Go back to Compute Engine -> VM instances. Select your instance, click EDIT. Under Network tags add sip or whatever tag you chose above. Click Save.
Reboot (needed after network settings changes, also to confirm that automatic startups are working). You can reconnect to SSH server after one minute.
In the FreePBX UI, configure an extension. Set up a VoIP device or app to use it.
Call *43, confirm that the echo test works and latency and quality are ok.
In the FreePBX UI, configure a trunk and an outbound route.
Confirm that you can make a call and that latency and quality are ok.
Restrict access to the FreePBX GUI. For example, remove the http-server tag and add a rule that only grants access to your PC.
Close the SSH console window.
In the Console, stop your instance.

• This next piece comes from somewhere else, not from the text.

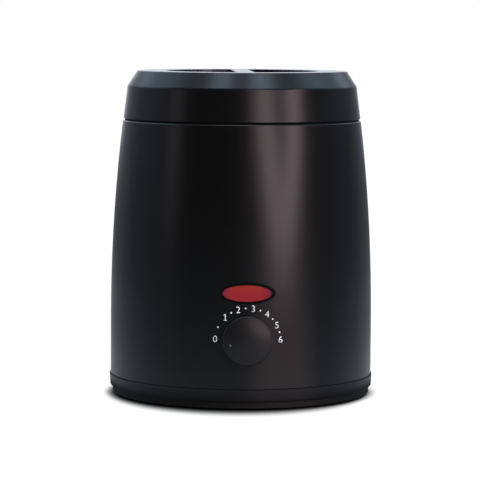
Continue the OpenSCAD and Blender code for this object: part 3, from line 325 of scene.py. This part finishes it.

Go to Snapshots. Click CREATE SNAPSHOT.
Give your snapshot a suitable name, e.g. as-built. Under Source disk, select your instance's boot disk. Click Create.
Edit your instance, change Machine type to micro (will become free if in qualifying zone), click Save.
Start your instance up again.
In the FreePBX UI, go to Module Admin. Click Check Online, select desired Repositories, install modules as desired.
Configure PBX for your application.
Take another snapshot.
Enjoy.
I'm aware of two problems with this build:
1. It can't send mail (such as voicemail notifications), because Google blocks outgoing ports 25, 465 and 587. My mail provider, Fastmail, has a proxy that avoids this issue. I'll try some of Google's suggested general purpose workarounds and will post an update if successful.
2. It crashes after configuring a Google Voice account. An apparently good motif.conf is created but Asterisk segfaults after reading it. I had the same problem with a FreePBX 13 / Asterisk 13 build. If you just install the FreePBX module without an account (creating dummy motif.conf and xmpp.conf files) and reboot, Asterisk will read those and start running the respective modules. I have no idea what may be wrong and would appreciate it if a GV expert could take a look. Create a snapshot just before attempting to add a GV account.